CHICAGO, March 4 (Reuters) - The crisis in Ukraine is roiling grains markets, but with wheat already harvested and shipped and global stockpiles of corn that can substitute for Ukrainian maize, it appears unlikely, at least for now, that there will be major global supply shocks.
Some traders are even seeking lessons from the 1986 disaster that hit the nuclear plant at Chernobyl in northern Ukraine. When the plant exploded and sent radioactive particles across the western Soviet Union, fears of widespread radiation contamination disrupted grain shipments from the region, and caused significant price volatility, before markets returned to normal.
“The Black Sea region can easily expand or contract at the drop of a dime when it comes to production and exportable supply,” said Terry Reilly, senior commodities analyst with Futures International.
The Ukrainian wheat crop of 2013/2014 already is past the stage of being affected by the Crimean crisis. It is already harvested and the export portion shipped. The world’s sixth-largest wheat exporter, Ukraine ships much of its wheat to Egypt and other import-dependent countries around the Middle East and North Africa.
In the two weeks after the Chernobyl disaster, U.S. wheat prices rallied nearly 20 percent, then retreated to previous levels over the next three weeks. Today, wheat futures have jumped almost 10 percent in just the past three trading sessions.
Ukraine, the world’s fourth-largest corn exporter, is less of a factor than in 2011 and 2012, when a significant drought in United States, the world’s largest corn producer, disrupted supplies. Importers like Egypt and South Korea had turned to Ukraine during the drought years, but were lured back by the record 2013 U.S. harvest.
Record stocks in the United States mean U.S. producers have plenty of corn to ship to meet demand should Ukraine shipments be cut off, traders and analysts said.
“If there is any major disruption in corn exports the market will be comfortable to quickly adapt and turn to U.S. supplies or even South America. There is a lot of wheat that could potentially come on line as well, especially from Canada, India, maybe Australia, and of course the U.S.,” Reilly said.
Major grain companies, including Archer Daniels Midland Co and Bunge Ltd, say grain shipments have not been slowed by the turmoil in the region, but that they are monitoring developments.
Most have expanded their reach in recent years with investments in elevators and port facilities in key production areas around the globe.
“We feel we’re well positioned globally to serve our customers from other origins, if necessary,” said Bunge spokeswoman Susan Burns.
The global market may be stable, but Black Sea markets are not. Shippers have begun building so-called risk premiums into freight costs in and out of the troubled Black Sea region in case the crisis escalates.
Meanwhile, with the Ukrainian and Russian currencies both slumping, farmers have little incentive to unload grain now. They expect that as the dollar appreciates, they could earn more for their corn.
The grain available for export from the region could tighten further if economic sanctions against Russia put pressure on a rouble that already has weakened despite the Putin government’s efforts to support the currency by raising interest rates, said Kevin Van Trump, chief executive of Farm Direction, a consultancy based in Raymore, Missouri.
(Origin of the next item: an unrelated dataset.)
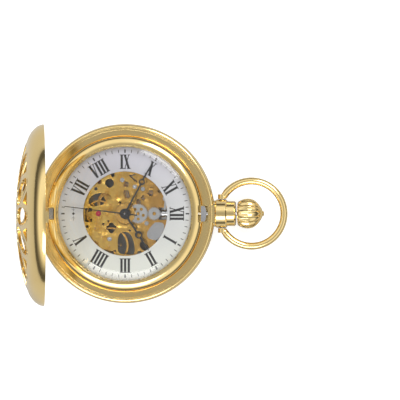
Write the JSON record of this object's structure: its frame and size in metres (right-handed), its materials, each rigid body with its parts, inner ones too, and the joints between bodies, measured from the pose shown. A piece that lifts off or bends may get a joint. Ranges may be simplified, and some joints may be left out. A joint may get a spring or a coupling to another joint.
{
  "type": "pocket watch",
  "caption": "Open hunter-case skeleton pocket watch with a pierced hinged lid, fluted crown, swinging bow, Roman dial and a complete hand-wound movement.",
  "frame": {"origin": "centre of the back foot ring's resting plane, on the hands' axis", "axes": "+Z out of the dial, +Y towards 12 o'clock and the pendant, +X towards 3 o'clock; stored with the front lid open"},
  "size_m": [0.05, 0.0736, 0.0565],
  "materials": {
    "polished_gold": "polished gold plate",
    "satin_gold": "grained gold plate",
    "wheel_brass": "polished brass wheels",
    "polished_steel": "polished steel",
    "blued_spring": "tempered spring steel",
    "brushed_steel": "grained steel",
    "crystal": "clear mineral crystal",
    "ruby": "polished synthetic ruby",
    "dial_enamel": "silvery white dial paint",
    "black_lacquer": "gloss black lacquer"
  },
  "bodies": {
    "case": {"middle_case": "polished_gold", "lid_hinge_pin": "polished_steel", "lid_lift_spring": "blued_spring", "front_bezel": "polished_gold", "front_crystal": "crystal", "rear_bezel": "polished_gold", "rear_crystal": "crystal", "pendant": "polished_gold", "bow_pins": "polished_steel", "movement_ring": "satin_gold", "case_clamps": "satin_gold", "case_clamp_screws": "polished_steel", "main_plate": "satin_gold", "barrel_bridge": "satin_gold", "train_bridge": "satin_gold", "balance_cock": "satin_gold", "pallet_bridge": "satin_gold", "bridge_screws": "polished_steel", "crown_wheel_keeper": "polished_steel", "click_spring": "blued_spring", "hairspring": "blued_spring", "train_jewels": "ruby", "jewel_setting": "satin_gold", "setting_lever_spring": "polished_steel", "dial": "dial_enamel"},
    "lid": {"front_lid": "polished_gold"},
    "bow_body": {"bow": "polished_gold"},
    "winding_spindle": {"winding_pinion": "polished_steel"},
    "stem": {"winding_stem": "polished_steel"},
    "crown_body": {"crown": "polished_gold"},
    "clutch": {"sliding_clutch": "polished_steel"},
    "catch": {"lid_catch": "polished_steel"},
    "setting_lever_body": {"setting_lever": "brushed_steel"},
    "yoke_body": {"yoke": "brushed_steel"},
    "crown_wheel_body": {"crown_wheel": "polished_steel"},
    "ratchet": {"ratchet_wheel": "polished_steel", "ratchet_screw": "polished_steel", "barrel_arbor": "polished_steel"},
    "click_body": {"click": "polished_steel"},
    "barrel": {"barrel_drum": "wheel_brass", "barrel_cover": "wheel_brass", "mainspring": "blued_spring"},
    "centre": {"centre_wheel": "wheel_brass", "cannon_pinion": "brushed_steel", "minute_hand": "black_lacquer"},
    "third": {"third_wheel": "wheel_brass", "sweep_drive_wheel": "wheel_brass"},
    "fourth": {"fourth_wheel": "wheel_brass"},
    "escape": {"escape_wheel": "polished_steel"},
    "pallet": {"pallet_fork": "polished_steel", "pallet_stones": "ruby"},
    "balance": {"balance_wheel": "wheel_brass", "balance_staff": "polished_steel"},
    "regulator_body": {"regulator": "polished_steel"},
    "minute_wheel_body": {"minute_wheel": "brushed_steel"},
    "hour": {"hour_wheel": "wheel_brass", "hour_hand": "black_lacquer"},
    "seconds": {"sweep_seconds_arbor": "polished_steel", "seconds_hand": "black_lacquer"},
    "setting_wheel_body": {"setting_wheel": "brushed_steel"}
  },
  "joints": [
    {"name": "lid_hinge", "type": "hinge", "parent": "case", "child": "lid", "pos_m": [0, -0.023, 0.009], "axis": [-1, 0, 0], "range_deg": [0, 82], "stiffness_Nm_per_rad": 0.003},
    {"name": "bow_swing", "type": "hinge", "parent": "case", "child": "bow_body", "pos_m": [0, 0.027, 0.00615], "axis": [1, 0, 0], "range_deg": [-85, 85]},
    {"name": "winding_spin", "type": "hinge", "parent": "case", "child": "winding_spindle", "pos_m": [0, 0.01265, 0.00615], "axis": [0, 1, 0], "continuous": true},
    {"name": "stem_pull", "type": "slide", "parent": "winding_spindle", "child": "stem", "axis": [0, 1, 0], "range_m": [0, 0.0009]},
    {"name": "crown_press", "type": "slide", "parent": "stem", "child": "crown_body", "axis": [0, 1, 0], "range_m": [-0.0005, 0], "stiffness_N_per_m": 1000, "springref_m": 0.0001},
    {"name": "catch_slide", "type": "slide", "parent": "case", "child": "catch", "axis": [0, 1, 0], "range_m": [-0.0005, 0]},
    {"name": "clutch_slide", "type": "slide", "parent": "winding_spindle", "child": "clutch", "axis": [0, 1, 0], "range_m": [-0.00054, 0]},
    {"name": "setting_lever_swing", "type": "hinge", "parent": "case", "child": "setting_lever_body", "pos_m": [0.0029, 0.0146, 0.007], "axis": [0, 0, 1], "range_deg": [-17.83, 0]},
    {"name": "yoke_swing", "type": "hinge", "parent": "case", "child": "yoke_body", "pos_m": [-0.0042, 0.0113, 0.007], "axis": [0, 0, 1], "range_deg": [-9.57, 0]},
    {"name": "crown_wheel_spin", "type": "hinge", "parent": "case", "child": "crown_wheel_body", "pos_m": [0, 0.0104, 0.0022], "axis": [0, 0, 1], "continuous": true},
    {"name": "ratchet_spin", "type": "hinge", "parent": "case", "child": "ratchet", "pos_m": [-0.00687, 0.00483, 0.0022], "axis": [0, 0, 1], "continuous": true},
    {"name": "click_lift", "type": "hinge", "parent": "case", "child": "click_body", "pos_m": [-0.01294, -0.00091, 0.0022], "axis": [0, 0, 1], "range_deg": [0, 8], "stiffness_Nm_per_rad": 0.00001},
    {"name": "centre_spin", "type": "hinge", "parent": "case", "child": "centre", "pos_m": [0, 0, 0.0053], "axis": [0, 0, -1], "continuous": true},
    {"name": "barrel_spin", "type": "hinge", "parent": "case", "child": "barrel", "pos_m": [-0.00687, 0.00483, 0.0044], "axis": [0, 0, -1], "continuous": true},
    {"name": "third_spin", "type": "hinge", "parent": "case", "child": "third", "pos_m": [-0.00258, -0.00422, 0.005], "axis": [0, 0, -1], "continuous": true},
    {"name": "fourth_spin", "type": "hinge", "parent": "case", "child": "fourth", "pos_m": [0, -0.0076, 0.005], "axis": [0, 0, -1], "continuous": true},
    {"name": "escape_spin", "type": "hinge", "parent": "case", "child": "escape", "pos_m": [0.00408, -0.00853, 0.005], "axis": [0, 0, -1], "continuous": true},
    {"name": "seconds_spin", "type": "hinge", "parent": "case", "child": "seconds", "pos_m": [0, 0, 0.005], "axis": [0, 0, -1], "continuous": true},
    {"name": "minute_wheel_spin", "type": "hinge", "parent": "case", "child": "minute_wheel_body", "pos_m": [0, 0.0036, 0.005], "axis": [0, 0, -1], "continuous": true},
    {"name": "hour_spin", "type": "hinge", "parent": "case", "child": "hour", "pos_m": [0, 0, 0.005], "axis": [0, 0, -1], "continuous": true},
    {"name": "setting_wheel_spin", "type": "hinge", "parent": "case", "child": "setting_wheel_body", "pos_m": [0, 0.0081, 0.005], "axis": [0, 0, -1], "continuous": true},
    {"name": "pallet_rock", "type": "hinge", "parent": "case", "child": "pallet", "pos_m": [0.00642, -0.00666, 0.0049], "axis": [0, 0, 1], "range_deg": [-5, 5]},
    {"name": "balance_swing", "type": "hinge", "parent": "case", "child": "balance", "pos_m": [0.009, -0.0046, 0.0038], "axis": [0, 0, 1], "range_deg": [-140, 140], "stiffness_Nm_per_rad": 0.00000056, "deforming": ["hairspring"]},
    {"name": "regulator_turn", "type": "hinge", "parent": "case", "child": "regulator_body", "pos_m": [0.009, -0.0046, 0.0023], "axis": [0, 0, 1], "range_deg": [-20, 20]}
  ],
  "couplings": [
    {"joint": "catch_slide", "follows": "crown_press", "ratio": 1},
    {"joint": "clutch_slide", "follows": "stem_pull", "ratio": -0.6},
    {"joint": "setting_lever_swing", "follows": "stem_pull", "rad_per_m": -344.83},
    {"joint": "yoke_swing", "follows": "stem_pull", "rad_per_m": -184.62},
    {"joint": "crown_wheel_spin", "follows": "winding_spin", "ratio": 0.57143},
    {"joint": "ratchet_spin", "follows": "winding_spin", "ratio": -0.31579},
    {"joint": "barrel_spin", "follows": "centre_spin", "ratio": -0.16667},
    {"joint": "third_spin", "follows": "centre_spin", "ratio": -8},
    {"joint": "fourth_spin", "follows": "centre_spin", "ratio": 60},
    {"joint": "escape_spin", "follows": "centre_spin", "ratio": -600},
    {"joint": "seconds_spin", "follows": "centre_spin", "ratio": 60},
    {"joint": "minute_wheel_spin", "follows": "centre_spin", "ratio": -0.33333},
    {"joint": "hour_spin", "follows": "centre_spin", "ratio": 0.083333},
    {"joint": "setting_wheel_spin", "follows": "centre_spin", "ratio": 0.5}
  ]
}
“The producers might get more tight fisted with the bushels they’re producing and hunker down,” Van Trump said. “They’re just not going to sell to the exporter.”
Grain buyers will adapt. Upcoming international tenders for the purchase of grain likely will be listed for “optional origin” instead of listing Ukraine or Russia specifically, said Helen Pound, senior commodity specialist with KCG Futures.
“If you have got a choice between buying from that part of the world or buying elsewhere, wouldn’t you demand a big discount at this stage, or go elsewhere because you would have more certainty of getting the grain you bought?” Pound said.
Grain markets likely will remain volatile in the near term. Even an apparent easing of tensions on Tuesday did not manage to ease traders’ concerns altogether.
“It’s extremely fluid. It could have extreme repercussions or almost none by the time we get to the next two to four weeks,” said Bill Lapp, head of Omaha-based consultancy Advanced Economic Solutions.
“There was a similar mindset when Chernobyl hit and you were wondering what was going to happen when you eliminate a significant amount of grain off the face of the earth,” he said.